Даешь легкий холивар. Тема стара, но неистощима, как абсурд на просторах отечества. Не без удовольствия вытащу из комментариев к старому посту.
"Питер" - это вовсе не снижение нормы, это нормальное для языка усечение. Ну не свойственны для разговорной речи длинные конструкции.
Фетиш из "Петербурга" сделали уже где-то в 60-70-е. В дореволюционные времена никто особо по этому поводу не страдал. Хорошо знакомого близкого человека не зовут Иннокентием или Вячеславом.
Тем более что скорбь излишня. "Петербург" не мимикрировал в "Петруху" или "ПетькА", это просто часть названия. Речевой стандарт в этом случае не деградирует, он эволюционирует, только и всего.
Великий князь Николай Михайлович Николаю: "Пишу Тебе несколько слов, чтобы сообщить о здешнем житье-бытье и о моих дальнейших планах до возвращения в Питер".
Львов Державину: "Через 10 или 12 дней еду я в Питер наверное".
Долгоруков: "Это было первое мое свидание с его высочеством после моего приезда в Питер".
Ахматова: "Здравствуй, Питер! Плохо, старый, и не радует апрель..."
"Аликс уехала в Питер с О[льгой] и Т[атьяной] до часа". Николай II.
"Лева едет в Питер в субботу 9-го". Пришвин.
"Итак, ты надумала ехать в Питер. Благословляю, желаю моей дочке успеха и надеюсь на него". Короленко.
"Заехать в Леушинское подворье на Бассейную по приезде в Питер". Иоанн Кронштадтский.

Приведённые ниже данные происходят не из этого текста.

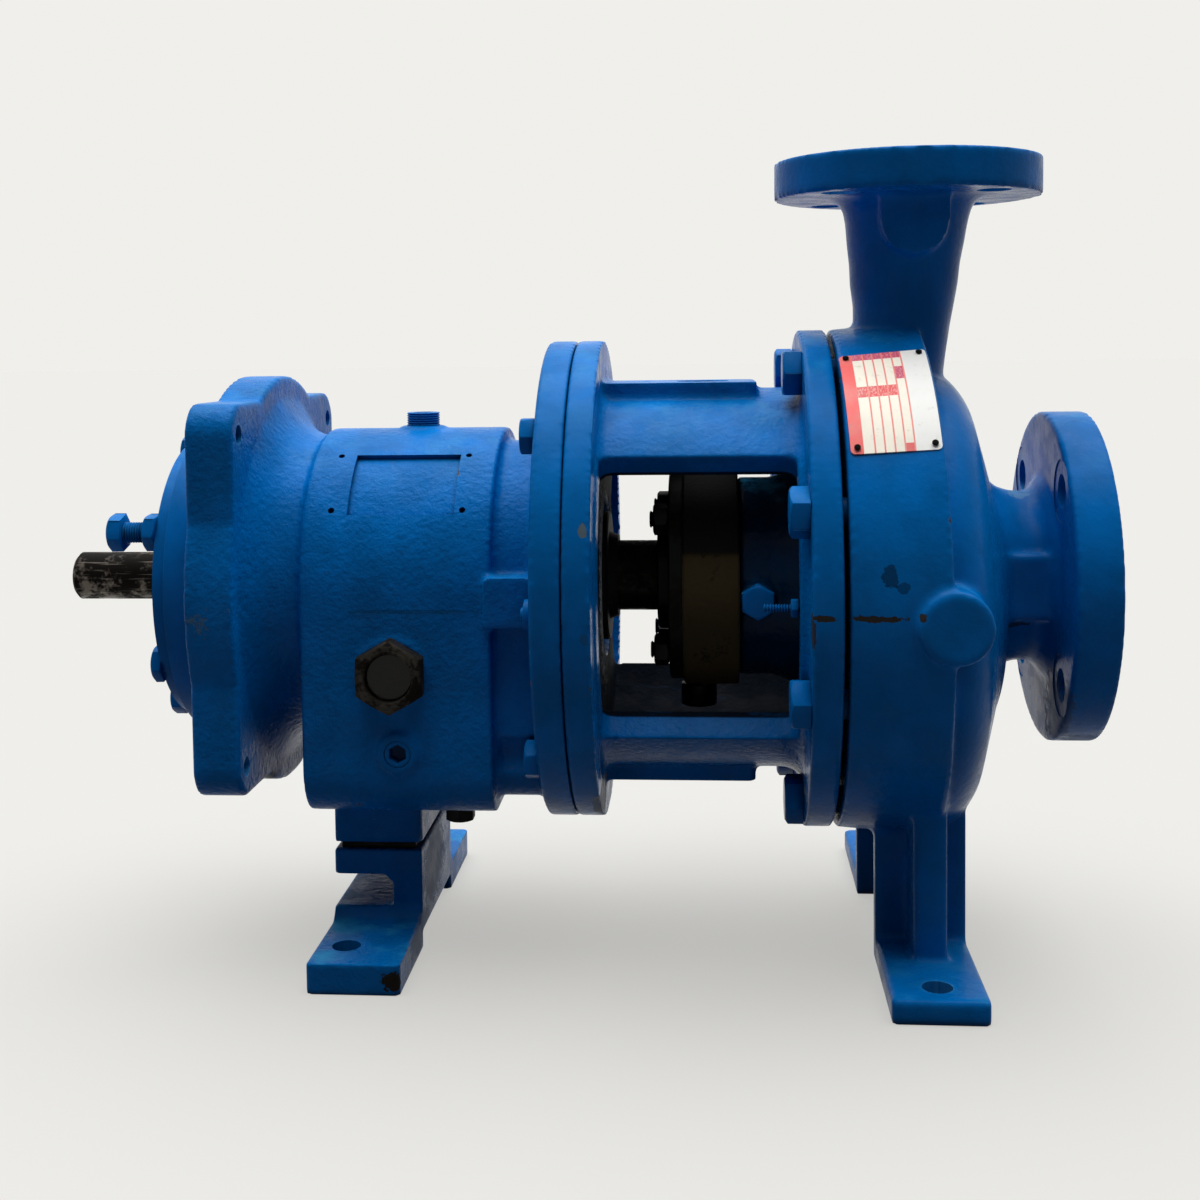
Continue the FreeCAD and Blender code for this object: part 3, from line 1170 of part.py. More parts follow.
def build_shaft():
    """Shaft, sleeve, flinger, locknut and the seals that turn with them."""
    thrust_right = d.thrust_left_x + d.thrust_width
    locknut_left = d.thrust_left_x - d.lockwasher_thick - d.locknut_thick
    coupling_end = d.drive_end_x + d.coupling_length
    radial_right = d.radial_left_x + d.radial_width
    shaft = turned("shaft_turned", [
        (d.drive_end_x, 0), (d.drive_end_x, d.coupling_radius - d.coupling_chamfer),
        (d.drive_end_x + d.coupling_chamfer, d.coupling_radius), (coupling_end, d.coupling_radius),
        (coupling_end, d.seal_journal), (locknut_left, d.seal_journal), (locknut_left, d.journal_radius),
        (thrust_right, d.journal_radius), (thrust_right, d.shoulder_radius),
        (d.radial_left_x, d.shoulder_radius), (d.radial_left_x, d.journal_radius),
        (radial_right, d.journal_radius), (radial_right, d.sleeve_radius),
        (d.sleeve_left_x, d.sleeve_radius), (d.sleeve_left_x, d.sleeve_bore),
        (d.impeller_back_x, d.sleeve_bore), (d.impeller_back_x, d.sleeve_bore * 0.7),
        (d.vane_outer_x, d.sleeve_bore * 0.7), (d.vane_outer_x, 0)])
    side = d.keyway_width / 2
    out = d.coupling_radius + 2
    angle = d.keyway_angle
    keyway = block("keyway", 0, 0, 0, d.keyway_length + 1, d.keyway_width, d.keyway_depth + 2)
    put(keyway, d.drive_end_x - 1, sine(angle) * out - cosine(angle) * side,
        -(cosine(angle) * out) - sine(angle) * side, Rotation(Vector(1, 0, 0), angle.value))
    part("shaft", cut("shaft_body", shaft, [keyway]))
    sleeve = turned("sleeve_turned", [
        (d.sleeve_left_x, d.sleeve_bore), (d.sleeve_left_x, d.sleeve_radius),
        (d.sleeve_right_x, d.sleeve_radius), (d.sleeve_right_x, d.sleeve_bore)])
    part("shaft_sleeve", sleeve)
    flinger = turned("flinger_turned", [
        (d.flinger_x, d.flinger_radius), (d.flinger_x + d.flinger_thick, d.flinger_radius),
        (d.flinger_x + d.flinger_thick, d.sleeve_radius + 5), (d.flinger_x + d.flinger_thick + 5,
                                                               d.sleeve_radius + 3),
        (d.flinger_x + d.flinger_thick + 5, d.sleeve_radius), (d.flinger_x - 1, d.sleeve_radius),
        (d.flinger_x - 1, d.sleeve_radius + 5), (d.flinger_x, d.sleeve_radius + 5)])
    part("flinger", flinger)
    washer = turned("lockwasher_turned", [
        (d.thrust_left_x - d.lockwasher_thick, d.journal_radius), (d.thrust_left_x - d.lockwasher_thick,
                                                                   d.locknut_radius),
        (d.thrust_left_x, d.locknut_radius), (d.thrust_left_x, d.journal_radius)])
    part("bearing_lockwasher", washer)
    nut = turned("locknut_turned", [
        (locknut_left, d.journal_radius), (locknut_left, d.locknut_radius - 2),
        (locknut_left + 2, d.locknut_radius), (d.thrust_left_x - d.lockwasher_thick, d.locknut_radius),
        (d.thrust_left_x - d.lockwasher_thick, d.journal_radius)])
    slots = []
    for k, angle in enumerate((0, 90, 180, 270), start=1):
        y, z = ring_place(d.locknut_radius, angle)
        slots.append(rod(f"locknut_slot_{k}", locknut_left - 1, y, z, d.locknut_thick + 2, 3))
    part("bearing_locknut", cut("locknut_body", nut, slots))
    frame_seal_left = d.adapter_left_x - d.frame_seal_length
    frame_seal = turned("frame_seal_turned", [
        (frame_seal_left, d.sleeve_radius + 0.3), (frame_seal_left, d.frame_seal_radius),
        (d.adapter_left_x + 2, d.frame_seal_radius), (d.adapter_left_x + 2, d.sleeve_radius + 0.3)])
    part("inboard_oil_seal", frame_seal)


def vane(number):
    """One backswept vane as a curved wall between two arcs."""
    inner = d.vane_inner_radius.value
    outer = impeller_radius.value + 4
    curve = d.vane_curve.value
    thick = d.vane_thick.value
    centre_far = math.sqrt(max(outer * outer - curve * curve, 1))
    # the vane follows a circle of radius `curve`, whose centre lies `reach` from the axis
    reach = (inner + centre_far) / 2
    outer_wall = Part.makeCylinder(curve + thick / 2, outer, Vector(-outer / 2, 0, 0), Vector(1, 0, 0))
    inner_wall = Part.makeCylinder(curve - thick / 2, outer, Vector(-outer / 2, 0, 0), Vector(1, 0, 0))
    wall = outer_wall.cut(inner_wall)
    wall.translate(Vector(0, 0, reach))
    side = Part.makeBox(outer, outer * 4, outer * 4, Vector(-outer / 2, 0, -outer * 2))
    wall = wall.common(side)
    wall.rotate(Vector(0, 0, 0), Vector(1, 0, 0), 360.0 / d.vane_count.value * number)
    return wall


def build_impeller():
    """Semi-open impeller: hub, back shroud and backswept vanes."""
    shroud_right = d.impeller_back_x + d.shroud_thick
    root = d.sleeve_bore * 0.7
    nose_x = d.vane_inner_x - d.hub_nose_inset
    hub = turned("impeller_hub", [
        (d.sleeve_right_x, d.sleeve_bore), (d.sleeve_right_x, d.hub_radius), (d.impeller_back_x,
                                                                              d.hub_radius),
        (d.impeller_back_x, impeller_radius), (shroud_right - 2, impeller_radius),
        (shroud_right, d.hub_radius + 8), (d.vane_outer_x, d.hub_radius), (nose_x, root * 0.5),
        (nose_x, 0), (d.vane_outer_x, 0), (d.vane_outer_x, root), (d.impeller_back_x, root),
        (d.impeller_back_x, d.sleeve_bore)])
    envelope = turned("impeller_envelope", [
        (shroud_right - 2.5, 15), (shroud_right - 2.5, impeller_radius), (d.vane_outer_x, impeller_radius),
        (d.vane_inner_x, d.suction_bore), (d.vane_inner_x, 15)])
    doc.recompute()
    frame = Placement(Vector(0, 0, d.shaft_height.value), Rotation())
    blades = []
    for number in range(int(d.vane_count.value)):
        blade = vane(number)
        blade.Placement = frame.multiply(blade.Placement)
        blades.append(blade.common(envelope.Shape))
    vanes = doc.addObject("Part::Feature", "impeller_vanes")
    vanes.Shape = Part.makeCompound(blades)
    part("impeller", fuse("impeller_body", [hub, vanes]))


def cone_sector(label, x, length, inner, grow, first_angle, sweep):
    """Slice of a cone from x on, whose radius grows by grow over its length."""
    cone = doc.addObject("Part::Cone", label)
    bind(cone, Radius1=inner + grow, Radius2=inner, Height=length, Angle=sweep)
    last = as_size(first_angle) + sweep
    turn = Rotation(Vector(1, 0, 0), last.value) * Rotation(Vector(0, 1, 0), -90)
    return put(cone, as_size(x) + length, 0, 0, turn)


def build_name_plate():
    """Thin plate bent round the casing band, with its four drive screws."""
    slope = (band_rim_radius - band_radius) / (d.band_end_x - d.casing_face_x)
    grow = slope * d.plate_width
    seat = band_radius + slope * (d.plate_left_x - d.casing_face_x) + 0.05
    plate = cut("plate_shell", cone_sector("plate_outer", d.plate_left_x, d.plate_width,
                                           seat + d.plate_thick,
                                           grow, d.plate_first, d.plate_sweep),
                [cone_sector("plate_inner", d.plate_left_x, d.plate_width, seat, grow, d.plate_first - 1,
                             d.plate_sweep + 2)])
    holes = []
    rivets = []
    for column, x in enumerate((d.plate_left_x + 3.5, d.plate_left_x + d.plate_width - 3.5), start=1):
        top = band_radius + slope * (x - d.casing_face_x) + d.plate_thick
        for row, angle in enumerate((d.plate_first + 1.4, d.plate_first + d.plate_sweep - 1.4), start=1):
            name = f"{column}_{row}"
            lean = Rotation(Vector(1, 0, 0), angle.value)
            y, z = ring_place(top - 5, angle)
            holes.append(put(bar_of(f"rivet_hole_{name}", d.rivet_radius * 0.7 + 0.05, as_size(7)), x, y,
                             z, lean))
            shank = put(bar_of(f"rivet_shank_{name}", d.rivet_radius * 0.7, as_size(5.5)), x, y, z, lean)
            y, z = ring_place(top + 0.3, angle)
            head = put(bar_of(f"rivet_head_{name}", d.rivet_radius, as_size(1)), x, y, z, lean)
            rivets.append(fuse(f"rivet_{name}", [shank, head]))
    part("name_plate", cut("plate_drilled", plate, holes))
    part("name_plate_rivets", group("rivet_set", rivets))
    return holes


def bar_of(label, radius, length):
    """Cylinder that the caller places."""
    bar = doc.addObject("Part::Cylinder", label)
    bind(bar, Radius=radius, Height=length)
    return bar


rivet_holes = build_name_plate()
build_casing()
build_cover()
build_gland()
build_adapter()
build_flange_bolts()
build_frame()
build_foot()
build_oil_fittings()
build_housing()
bearing("thrust", d.thrust_left_x, d.thrust_width, (0.27, 0.73))
bearing("radial", d.radial_left_x, d.radial_width, (0.5,))
build_shaft()
build_impeller()
doc.recompute()


def check_document():
    """Stop if a feature failed or a piece has no valid shape."""
    for thing in doc.Objects:
        if "Invalid" in thing.State or "Error" in thing.State:
            raise RuntimeError(f"{thing.Name} failed: {thing.State}")
    for node, thing in parts:
        if thing.Shape.isNull() or not thing.Shape.isValid() or not thing.Shape.Solids:
            raise RuntimeError(f"{node} has no valid solid")


check_document()
os.makedirs("parts", exist_ok=True)
for node, thing in parts:
    thing.Shape.exportStep(f"parts/{node}.step")
    print(f"{node}: {len(thing.Shape.Solids)} solids, {thing.Shape.Volume / 1000:.1f} cm3")
print(f"{len(parts)} nodes")
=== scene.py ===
import logging
import math
from dataclasses import dataclass, field
from enum import Enum
from typing import Callable, Iterable, Optional, Sequence

import bmesh
import bpy
from mathutils import Matrix, Vector


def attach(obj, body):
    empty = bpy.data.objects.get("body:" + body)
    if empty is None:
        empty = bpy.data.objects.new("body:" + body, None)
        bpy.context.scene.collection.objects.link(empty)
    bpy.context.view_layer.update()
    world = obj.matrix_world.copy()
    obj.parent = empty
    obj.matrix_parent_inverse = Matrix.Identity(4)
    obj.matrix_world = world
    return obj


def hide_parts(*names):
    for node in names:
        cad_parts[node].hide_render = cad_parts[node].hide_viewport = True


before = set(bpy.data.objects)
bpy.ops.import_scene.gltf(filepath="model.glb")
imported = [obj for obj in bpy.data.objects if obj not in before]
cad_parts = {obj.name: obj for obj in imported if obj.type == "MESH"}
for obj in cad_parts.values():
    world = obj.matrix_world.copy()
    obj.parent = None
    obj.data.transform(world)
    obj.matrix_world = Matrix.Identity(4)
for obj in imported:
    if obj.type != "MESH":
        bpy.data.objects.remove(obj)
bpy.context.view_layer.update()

MM = 0.001
AXIS_HEIGHT = 209.55

log = logging.getLogger("pump")

Point = tuple[float, float, float]
Ring = tuple[float, float, float, float, float]
Colour = tuple[float, float, float]


class Axis(Enum):
    """Direction in which a primitive is laid."""

    X = (0.0, math.pi / 2, 0.0)
    Y = (-math.pi / 2, 0.0, 0.0)
    Z = (0.0, 0.0, 0.0)


def srgb(red: int, green: int, blue: int) -> tuple[float, float, float, float]:
    """Scene-linear colour of three display values from 0 to 255."""
    def linear(value: int) -> float:
        share = value / 255
        return share / 12.92 if share <= 0.04045 else ((share + 0.055) / 1.055) ** 2.4
    return linear(red), linear(green), linear(blue), 1.0


# Modelling


def only(*objects: bpy.types.Object) -> bpy.types.Object:
    """Selects just these objects and makes the first one active."""
    if bpy.context.object and bpy.context.object.mode != "OBJECT":
        bpy.ops.object.mode_set(mode="OBJECT")
    bpy.ops.object.select_all(action="DESELECT")
    for thing in objects:
        thing.select_set(True)
    bpy.context.view_layer.objects.active = objects[0]
    return objects[0]


def settle(name: str) -> bpy.types.Object:
    """Names the new active object and moves its place into its mesh."""
    piece = bpy.context.object
    piece.name = name
    piece.data.name = name
    bpy.ops.object.transform_apply(location=True, rotation=True, scale=True)
    return piece


def up(z: float) -> float:
    """Height in millimetres above the floor of a height above the shaft axis."""
    return z + AXIS_HEIGHT


def metres(x: float, y: float, z: float) -> Vector:
    """Point in metres from millimetres, with z counted from the shaft axis."""
    return Vector((x * MM, y * MM, up(z) * MM))


def bar(name: str, start: Point, length: float, radius: float, axis: Axis = Axis.X, sides: int = 96,
        tip: Optional[float] = None) -> bpy.types.Object:
    """Adds a round or many-sided bar.

    Args:
        name: Object name.
        start: First end of the bar's axis, in millimetres.
        length: Length along the axis.
        radius: Radius, or the radius at the first end of a taper.
        axis: Direction of the bar.
        sides: Number of sides.
        tip: Radius at the far end, when the bar tapers.

    Returns:
        The new object.
    """
    bpy.ops.object.select_all(action="DESELECT")
    way = {Axis.X: Vector((1, 0, 0)), Axis.Y: Vector((0, 1, 0)), Axis.Z: Vector((0, 0, 1))}[axis]
    middle = metres(*start) + way * length * MM / 2
    if tip is None:
        bpy.ops.mesh.primitive_cylinder_add(vertices=sides, radius=radius * MM, depth=length * MM,
                                            location=middle, rotation=axis.value)
    else:
        bpy.ops.mesh.primitive_cone_add(vertices=sides, radius1=radius * MM, radius2=tip * MM,
                                        depth=length * MM, location=middle, rotation=axis.value)
    return settle(name)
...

На закуску. Игорь Дьяконов. Востоковед, историк, специалист по шумерскому языку, сравнительно-исторической грамматике афразийских языков, древним письменностям, истории Древнего Востока, теоретической истории, теории социальной эволюции: "Два года как город был Ленинградом; но перемены названия были для него привычны: официально ― Санкт-Петербург, в интеллигентском обиходе ― Петербург, со времен войны ― Петроград, теперь ― Ленинград, ― по-настоящему он, пожалуй, был Питер; так и в это время он продолжал чаще всего называться".
Ну и Чехов. Провинциал, конечно, но все же великий писатель, чувствовавший русский язык как никто:
"Все мое питерское житье состояло из сплошных приятностей, и немудрено, что я видел все в розовом цвете… Даже Петропавловка мне понравилась".
"В Питере меня так приняли, что потом месяца два кружилась голова от хвалебного чада. Квартира у меня была там великолепная, пара лошадей, отменный стол, даровые билеты во все театры. Я в жизнь свою никогда не жил так сладко, как в Питере. Расхвалив меня, угостив, как только было возможно, мне дали еще денег рублей 300 и отправили обратно в 1 классе".
"В Питере я становлюсь модным, как Нана. В то время, когда серьезного Короленко едва знают редакторы, мою дребедень читает весь Питер. Даже сенатор Голубев читает… Для меня это лестно, но мое литературное чувство оскорблено… Мне делается неловко за публику, которая ухаживает за литературными болонками только потому, что не умеет замечать слонов, и я глубоко верую, что меня ни одна собака знать не будет, когда я стану работать серьезно".